ELPENOR EDITIONS IN PRINT
Page 3

So much merely to counteract our ingenuous tendency to believe that a superabundance of resources favours existence. Quite the contrary. A world superabundant[1] in possibilities automatically produces deformities, vicious types of human life, which may be brought under the general class, the "heir-man," of which the "aristocrat" is only one particular case, the spoiled child another, and the mass-man of our time, more fully, more radically, a third. (It would, moreover, be possible to make more detailed use of this last allusion to the "aristocrat," by showing how many of his characteristic traits, in all times and among all peoples, germinate in the mass-man. For example: his propensity to make out of games and sports the central occupation of his life; the cult of the body- hygienic regime and attention to dress; lack of romance in his dealings with woman; his amusing himself with the "intellectual," while at bottom despising him and at times ordering his flunkeys or his bravoes to chastise him; his preference for living under an absolute authority rather than under a regime of free-discussion,[2] etc.) 

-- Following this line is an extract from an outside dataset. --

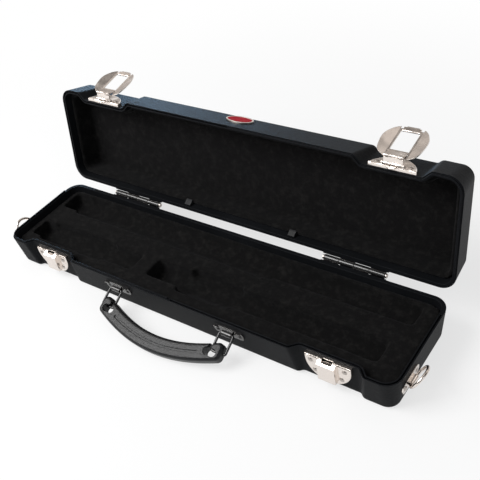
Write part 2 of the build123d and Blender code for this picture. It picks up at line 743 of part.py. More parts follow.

[1]The increase, and even the abundance, of resources are not to be confused with the excess. In the XIXth Century the facifities of life increase, and this produces the amazing growth-quantitative and qualitative-of life that I have noted above. But a moment has come when the civilised world, in relation to the capacity of the average man, has taken on an appearance of superabundance, of excess of riches, of superfluity. A single example of this: the security seemingly offered by progress (i.e. the ever-growing increase of vital advantages) demoralised the average man, inspiring him with a confidence which is false, vicious, and atrophying.

[2]In this, as in other matters, the English aristocracy seems to be an exception to what we have said. But though the case is an admirable one, it would suffice to indicate in outline the history of England in order to show that this exception proves the rule. Contrary to what is usually said, the English nobility has been the least "superabundant" of Europe, and has lived in more constant danger than any other. And because it has always lived in danger, it has succeeded in winning respect for itself- which implies that it has ceaselessly remained in the breach. The fundamental fact is forgotten that England was until well on into the XVIIIth Century the poorest country in Western Europe. It was this fact that saved the nobility. Not being abundant in resources, it had very early to enter into commercial and industrial occupation- considered ignoble on the Continent- that is to say, it decided very soon to lead an economic existence creative in character, and not to depend solely on its privileges. See Olbricht, Klima and Entwicklung, 1923.